Иногда выяснения выливались в очередной скандал. Два раза я не выдерживала, хватала Игорька и уходила из дома ночевать в гостиницу (Соня как раз была у отца)… Я боялась гневных выходок Кержакова. К бабушке пойти не могла — ограждала ее от переживаний. У подружек меня мог сразу найти Саша… Иногда проще было переждать, пока Кержаков успокоится… И все равно меня останавливало то, что у нас маленький ребенок, насовсем уходить от мужа у меня даже мыслей не возникало.
Потом Саша неожиданно предложил вкрадчивым голосом: «Я тут договорился… Положим тебя на недельку в больницу — обследовать твою астму». Я действительно астматик с детства, поэтому согласилась, не ожидая подвоха.
Когда Саша вез меня в больницу — видела, что он нервничает, сомневается… Первые 10 дней меня действительно держали в астматическом отделении. А потом явились санитары: «С вещами на выход». Я думала — сейчас выпишут, ведь ничего нового они не нашли, но вдруг меня переводят в другой корпус. Железная дверь захлопывается за спиной… И по тем людям, что с пустыми глазами бродят по коридору, я понимаю, что больны они не астмой… Но так действуют на нас врачи в белых халатах: дают таблетку — значит, надо ее принять. Какое-то время я понять не могла, что здесь делаю и от чего меня лечат. А лекарства мне стали выписывать горстями, и чувствовала я от них себя все хуже и хуже… Пока не превратилась в подобие безвольного овоща. Сейчас адвокаты обнаружили несколько якобы подписанных мной согласий на это лечение.

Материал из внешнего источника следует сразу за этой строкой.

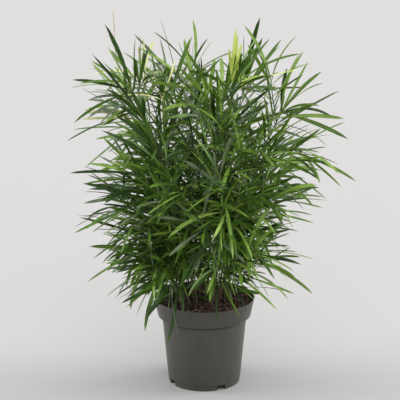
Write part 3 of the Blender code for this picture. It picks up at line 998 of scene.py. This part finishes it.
@dataclass
class Foliage:
    """All leaves, each tone joined into one piece."""

    stations: int = 9
    thickness: float = 0.45 * MM
    slimmer: float = 0.84
    young_slimmer: float = 0.64
    young: tuple[Tint, ...] = (Tint.LIME, Tint.STRAW)
    fold: float = 0.2
    root_width: float = 0.2
    root_power: int = 3
    root_swell: float = 0.8
    tip_power: int = 5
    tip_taper: float = 0.6
    least_half: float = 1e-3
    crease_angle: float = 14.0
    pale_sprays: dict[tuple[str, str], Tint] = field(default_factory=lambda: {
        ("top_9", "tip"): Tint.STRAW,
        ("top_9", "3 spur 0.5"): Tint.STRAW,
        ("top_1", "4 spur 0.5"): Tint.STRAW,
        ("top_1", "5 gap spur 0.7"): Tint.STRAW,
        ("top_2", "4 spur 0.78"): Tint.STRAW,
        ("top_6", "5 side"): Tint.LIME,
        ("top_4", "2 spur 0.22"): Tint.LIME,
        ("top_3", "3 gap spur 0.5"): Tint.LIME,
        ("mid_6", "tip"): Tint.FRESH,
    })
    lone_leaves: tuple[LoneLeaf, ...] = (
        LoneLeaf("top_1", Tint.DEEP, (-114, -8, 435), 0.35, 5.2),
        LoneLeaf("top_1", Tint.MID, (-110, -4, 423), 0.3, 5.0),
        LoneLeaf("top_1", Tint.DEEP, (-153, 0, 368), 0.35, 5.6),
        LoneLeaf("top_10", Tint.DEEP, (66, 68, 430), 0.2, 7.0, -1.0),
        LoneLeaf("top_10", Tint.MID, (69, 60, 407), 0.25, 6.0, -0.9),
        LoneLeaf("top_7", Tint.MID, (135, 0, 378), 0.4, 5.4),
        LoneLeaf("top_7", Tint.DEEP, (95, 0, 382), 0.3, 6.0),
        LoneLeaf("top_7", Tint.MID, (167, -10, 300), 0.3, 6.4),
        LoneLeaf("top_7", Tint.DEEP, (152, 30, 316), 0.9, 4.4),
        LoneLeaf("top_6", Tint.LIME, (35, -44, 436), 0.15, 7.4, -0.4),
        LoneLeaf("top_6", Tint.LIME, (42, -48, 420), 0.2, 6.6, -0.6),
        LoneLeaf("top_6", Tint.LIME, (27, -50, 414), 0.3, 6.6, 0.2),
        LoneLeaf("mid_6", Tint.DEEP, (-157, -20, 262), 0.3, 5.4),
        LoneLeaf("low_3", Tint.MID, (-69, -70, 85), 0.5, 6.2),
        LoneLeaf("top_9", Tint.STRAW, (-117, 34, 343), 1.5, 5.0),
        LoneLeaf("top_9", Tint.STRAW, (-49, 38, 353), 1.5, 4.6),
        LoneLeaf("top_9", Tint.STRAW, (-34, 56, 364), 1.0, 4.6),
        LoneLeaf("top_9", Tint.STRAW, (-78, 48, 399), 0.2, 5.0),
    )
    dealt_tints: tuple[Tint, ...] = (Tint.DEEP, Tint.MID, Tint.FRESH, Tint.GREY)
    shares: dict[str, tuple[float, ...]] = field(default_factory=lambda: {
        "top": (0.18, 0.48, 0.28, 0.06),
        "mid": (0.3, 0.52, 0.13, 0.05),
        "low": (0.42, 0.5, 0.06, 0.02),
    })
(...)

Принудительной психиатрии у нас в стране нет, зато есть платная — и мое лечение оплачивал адвокат мужа, что само по себе подозрительно. А в картах появлялись новые диагнозы и новые лекарства — то неврастения, то менингиальный синдром... «Я не сумасшедшая! У меня дома маленький ребенок! Отпустите меня к нему!» — «У нас тут все здоровые, — ухмылялись врачи. — Ты должна признать свою болезнь». Иногда мне казалось: раз меня лечат, может, и правда со мной что-то не так? Если я и начала сходить с ума, то именно там… И самым большим безумием было продолжать верить, что Саша меня отсюда вытащит!
Продержали меня там с ноября до прошлого Нового года, а потом отпустили на каникулы.
Саша меня забрал, но по дороге купил кучу таблеток, которые мне выписали врачи. Когда к нам в гости пришла бабушка и посмотрела, что я пью, ужаснулась: «Катя, это же психотропные препараты!» — а она по профессии медик. Наконец я увидела Игоря, хотя с трудом могла удержать его на руках — ослабла после такого «лечения». И вроде мы снова семья, собрались за столом, но Саша не оставляет своих подозрений: «Какая-то ты стала вялая». Еще бы — после такой дозы лекарств! Однажды появился и «друг семьи». «Пойми по-отцовски, я не хочу продолжения этого кошмара», — взмолилась я, когда мы остались наедине. «С тобой по-хорошему нельзя», — жестко ответил он.
Саша все время ходил за мной, наблюдал, выискивал что-то противоестественное в поведении.
Ребенок у нас развитый, я не нанесла ему никаких увечий — Саша на пустом месте сейчас кричит, что я для малыша опасна. И я была настолько сломлена, что когда праздники прошли, сама собрала вещи — поехала «долечиваться». Саша не оставлял мне другого выбора, уверяя: «Это во благо нашей семьи». Тут уже вмешалась моя бабушка – я услышала из палаты ее крики в коридоре больницы, куда она с трудом прорвалась: «Разве моя внучка шизофреник? Я не могу забрать ее домой?» Тогда врачи сказали: «Ладно, забирайте». И первым делом она повезла меня «чистить кровь» от всех этих препаратов. А потом мы показали все рецепты независимому врачу, и тот сделал заключение: «Пить их здоровому человеку — опасно для жизни».
Мне действительно посадили сердце, для здоровья такое лечение не прошло бесследно…
Бабушка сразу отвезти меня домой боялась — муж вернул бы меня в клинику. Для начала именно она решила с ним поговорить, но охранники не пустили ее дальше ворот. «Ты же забрала Катю из больницы против моей воли», — сказал ей тогда Кержаков. Потом он дважды заезжал за мной и отвозил к сыну. А когда я в последний раз держала ребенка на руках, Саша изложил свою очередную идею: «Ты наркоманка, я хочу, чтобы ты прошла реабилитацию в течение 60 дней. Тогда сможешь общаться с сыном и все у нас будет по-прежнему». Я перевела взгляд с Игорька на Сашу… И — согласилась. Последний рывок! Потерплю еще немного, а потом этот ад кончится.